25,000 Early English Books Online from the University of Michigan


Thanks to a post by John D. Reid on his Canada's Anglo-Celtic Connections blog, I learned about the books printed between 1473 and 1700 now online curtesy of the University of Michigan libraries. These are not digitized books, but the full text transcriptions of the contents. Here is a description of the newly added text files from the University of Michigan Library:
The texts of the first printed editions of Shakespeare, Chaucer, and Milton as well as lesser-known titles from the early modern era can now be freely read by anyone with an Internet connection. The University of Michigan Library, the University of Oxford’s Bodleian Libraries and ProQuest have made public more than 25,000 manually transcribed texts from the first 200 years of the printed book (1473-1700). These texts represent a significant portion of the estimated total output of English-language work published during the first two centuries of printing in England. 

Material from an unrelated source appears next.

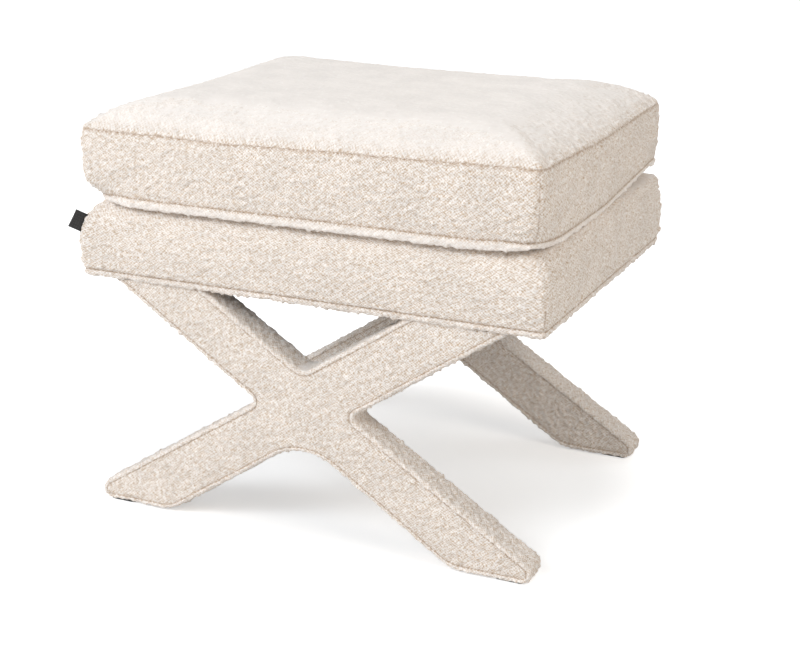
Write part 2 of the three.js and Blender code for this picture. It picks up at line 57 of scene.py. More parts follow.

The release (via Creative Commons Public Domain Dedication) marks the completion of the first phase in the Early English Books Online-Text Creation Partnership (EEBO-TCP). An anticipated 40,000 additional texts are planned for release into the public domain by the end of the decade. 
Full-text public access to the transcribed EEBO-TCP texts is hosted by the U-M Library at quod.lib.umich.edu/e/eebogroup. The Bodleian offers individual text downloads in several formats, including ePUB files.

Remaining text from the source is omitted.